New regulations that the federal government hopes will protect college students from excessive credit card debt by making it more difficult for young people to open multiple lines of credit go into effect Monday. The regulations, which fall under the Credit Card Accountability Responsibility and Disclosure Act of 2009, were approved by Congress last May.
The key pieces of the act include the followin:
- Creditors will be prohibited from issuing credit cards to anyone under 21 without the consent of that applicant’s parent or guardian, or proof that the consumer would be able to make the required payments on their own.
- Creditors will be barred from offering students perks, such as coupons or T-shirts and book bags decorated with the companies' logos, for opening a new credit card account at campus events.
- Companies will be required to disclose any existing relationships with colleges and universities annually to the Federal Reserve Board; colleges and universities will be required to disclose any existing relationships with credit card companies as well.
The regulations also included a strong suggestion to institutions of higher education that they provide education and counseling to students who may be struggling with credit card debt, or who may know little about managing credit card usage wisely.

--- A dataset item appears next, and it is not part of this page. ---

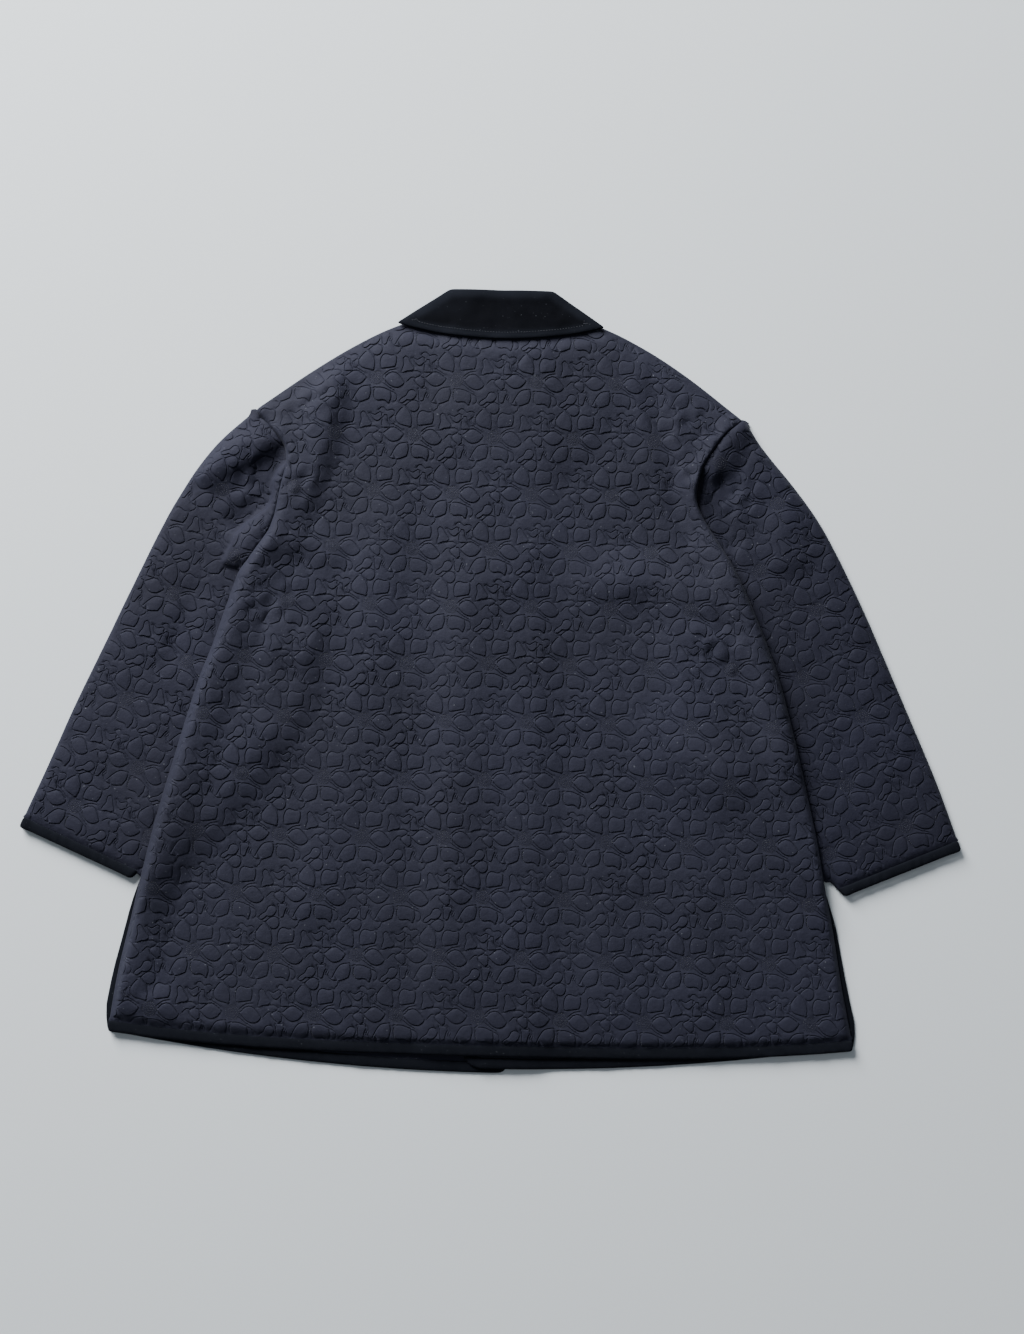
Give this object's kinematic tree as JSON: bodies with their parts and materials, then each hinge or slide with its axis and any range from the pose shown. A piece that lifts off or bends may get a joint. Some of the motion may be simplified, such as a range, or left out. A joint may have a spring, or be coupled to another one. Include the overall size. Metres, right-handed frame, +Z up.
{
  "type": "quilted coat",
  "caption": "Long-sleeved coat in quilted cloth with a turn-down velvet collar and velvet-bound hems, laid flat on its front.",
  "frame": {"origin": "middle of the ground that the coat covers, on the ground", "axes": "+Z up from the ground, +Y from the hem to the collar, +X to the coat's right as its back is seen"},
  "size_m": [1.062, 0.894, 0.0228],
  "materials": {
    "quilted_cloth": "navy cotton, quilted all over with tone-on-tone thread",
    "velvet": "near-black navy velvet with a short pile"
  },
  "bodies": {
    "root": {"back": "quilted_cloth", "front_left": "quilted_cloth", "front_right": "quilted_cloth", "sleeve_left": "quilted_cloth", "sleeve_right": "quilted_cloth", "collar_fall": "velvet", "collar_stand": "velvet", "collar_leaf_left": "velvet", "collar_leaf_right": "velvet", "binding_back_hem": "velvet", "binding_front_left": "velvet", "binding_front_right": "velvet", "binding_cuff_left": "velvet", "binding_cuff_right": "velvet"}
  },
  "joints": []
}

Critics of the act since it was approved say that college students, who take on a slew of new responsibilities once they get on campus, should be treated as adults. For better or worse, students now are more apt to use credit cards to pay for their college expenses, and critics say they shouldn’t meet obstacles when using their credit cards for those costs. (According to a recent survey by student lender Sallie Mae, 84 percent of undergraduates have at least one credit card; 92 percent of those undergraduates use the cards toward college expenses. College students’ average balances are more than $3,100.) Some consumer advocates also say that while it's a good first step toward keeping students from incurring massive amounts of debt, it doesn't do enough, according to an article today in Inside Higher Ed. It fails to include any cap on the interest rate credit card providers can charge, for example.

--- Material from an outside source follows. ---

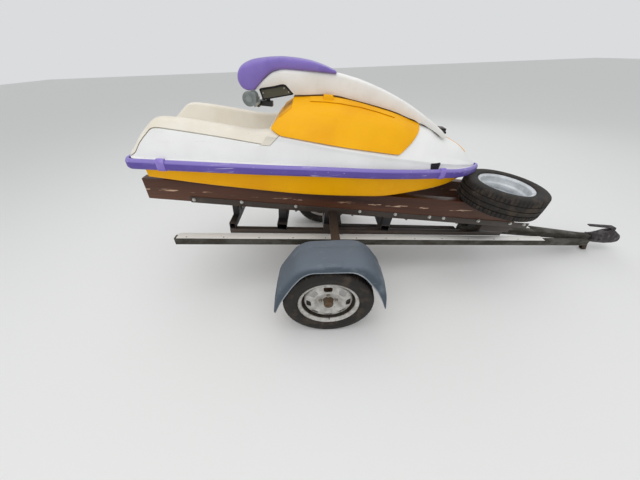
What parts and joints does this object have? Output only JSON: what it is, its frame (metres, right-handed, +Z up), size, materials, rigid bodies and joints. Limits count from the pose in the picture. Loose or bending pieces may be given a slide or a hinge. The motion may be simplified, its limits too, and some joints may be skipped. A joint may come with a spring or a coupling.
{
  "type": "stand-up personal watercraft on a single-axle trailer",
  "caption": "Stand-up personal watercraft with lifting handle pole, on timber bunks of a small single-axle trailer parked nose-down on its foot.",
  "frame": {"origin": "on the ground, at the middle of the overall box", "axes": "+X forward to the coupling, +Y to port, +Z up"},
  "size_m": [3.869, 1.532, 1.5244],
  "materials": {
    "hull_gelcoat_yellow": "gloss gelcoat on glass fibre, scuffed",
    "deck_gelcoat_white": "gloss gelcoat on glass fibre, chalky",
    "tray_gelcoat_cream": "gelcoat yellowed and dirty",
    "hood_gelcoat_yellow": "gloss gelcoat on glass fibre",
    "bumper_vinyl_purple": "extruded vinyl, semi-gloss, scraped",
    "clip_plastic_lilac": "moulded plastic, sun-faded",
    "pole_gelcoat_white": "gelcoat, stained below",
    "pad_vinyl_purple": "vinyl skin over foam, satin",
    "black_bracket": "satin black",
    "bar_steel": "black coated tube",
    "grip_rubber": "matt rubber",
    "grey_plastic": "moulded plastic",
    "engine_aluminium": "cast, dull",
    "pump_aluminium": "cast, dull",
    "impeller_steel": "machined",
    "nozzle_plastic": "black moulded",
    "galvanised_steel": "hot-dip galvanised, weathered",
    "strip_painted_white": "white sheet cap, riveted",
    "coupling_steel": "pressed and cast steel, weathered",
    "rusty_steel": "rusty",
    "black_steel": "black brushed paint",
    "bunk_timber": "stained timber, chipped",
    "tyre": "worn, dusty",
    "wheel_steel": "silver paint, rusty at the lip",
    "mudguard_plastic": "blue-grey moulded plastic, chalky"
  },
  "bodies": {
    "craft_and_trailer": {"hull_bottom": "hull_gelcoat_yellow", "deck": "deck_gelcoat_white", "tray_liner": "tray_gelcoat_cream", "hood": "hood_gelcoat_yellow", "hood_latch": "hood_gelcoat_yellow", "bumper_stern": "bumper_vinyl_purple", "bumper_bow": "bumper_vinyl_purple", "bumper_side_starboard": "bumper_vinyl_purple", "bumper_side_port": "bumper_vinyl_purple", "bumper_clips": "clip_plastic_lilac", "pole_bracket": "black_bracket", "engine_block": "engine_aluminium", "pump_housing": "pump_aluminium", "ride_plate": "pump_aluminium", "intake_grate": "pump_aluminium", "rail_starboard": "galvanised_steel", "rail_port": "galvanised_steel", "rail_strip_starboard": "strip_painted_white", "rail_strip_port": "strip_painted_white", "drawbar": "galvanised_steel", "coupling_head": "coupling_steel", "coupling_handle": "coupling_steel", "prop_foot": "rusty_steel", "centre_spar": "black_steel", "frame_beam_starboard": "black_steel", "frame_beam_port": "black_steel", "crossmember_aft": "black_steel", "crossmember_middle": "black_steel", "crossmember_fore": "black_steel", "axle_saddle": "black_steel", "front_support": "black_steel", "bunk_starboard": "bunk_timber", "bunk_port": "bunk_timber", "bunk_steel_starboard": "black_steel", "bunk_steel_port": "black_steel", "axle_tube": "galvanised_steel", "axle_arms": "black_steel", "spare_tyre": "tyre", "spare_rim": "wheel_steel", "mudguard_starboard": "mudguard_plastic", "mudguard_port": "mudguard_plastic", "mudguard_bracket_starboard": "black_steel", "mudguard_bracket_port": "black_steel"},
    "wheel_starboard": {"tyre_starboard": "tyre", "rim_starboard": "wheel_steel"},
    "wheel_port": {"tyre_port": "tyre", "rim_port": "wheel_steel"},
    "pole": {"handle_pole": "pole_gelcoat_white", "chin_pad": "pad_vinyl_purple", "steering_head": "black_bracket"},
    "bars": {"handlebar": "bar_steel", "grips": "grip_rubber", "switch_housing": "grey_plastic", "throttle_lever": "grey_plastic"},
    "nozzle": {"steering_nozzle": "nozzle_plastic"},
    "impeller_shaft": {"impeller": "impeller_steel"}
  },
  "joints": [
    {"name": "wheel_starboard_spin", "type": "hinge", "parent": "craft_and_trailer", "child": "wheel_starboard", "pos_m": [-0.75339, -0.6635, 0.2915], "axis": [0, 1, 0], "continuous": true},
    {"name": "wheel_port_spin", "type": "hinge", "parent": "craft_and_trailer", "child": "wheel_port", "pos_m": [-0.75339, 0.6635, 0.2915], "axis": [0, 1, 0], "continuous": true},
    {"name": "pole_lift", "type": "hinge", "parent": "craft_and_trailer", "child": "pole", "pos_m": [0.02107, 0, 1.11249], "axis": [0, 1, 0], "range_deg": [0, 65]},
    {"name": "bar_steer", "type": "hinge", "parent": "pole", "child": "bars", "pos_m": [-1.0715, 0, 1.31414], "axis": [0.1219, 0, 0.9925], "range_deg": [-40, 40]},
    {"name": "nozzle_steer", "type": "hinge", "parent": "craft_and_trailer", "child": "nozzle", "pos_m": [-1.82495, 0, 1.00365], "axis": [0.1219, 0, 0.9925], "range_deg": [-20, 20]},
    {"name": "impeller_spin", "type": "hinge", "parent": "craft_and_trailer", "child": "impeller_shaft", "pos_m": [-1.6463, 0, 0.98172], "axis": [0.9925, 0, -0.1219], "continuous": true}
  ],
  "couplings": [
    {"joint": "nozzle_steer", "follows": "bar_steer", "ratio": -0.5}
  ]
}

We have a number of resources available to you about how to avoid credit card debt, make smart decisions about covering your college costs, and managing your money so that you're spending within your means. It may not mean much to you now, but it isn't all that easy to improve upon a credit score. The spending choices you make today will follow you down the line, so ideally, stick to one card if you need one, and if you find yourself in debt, pay off as much as you’re able to each month until you’re done.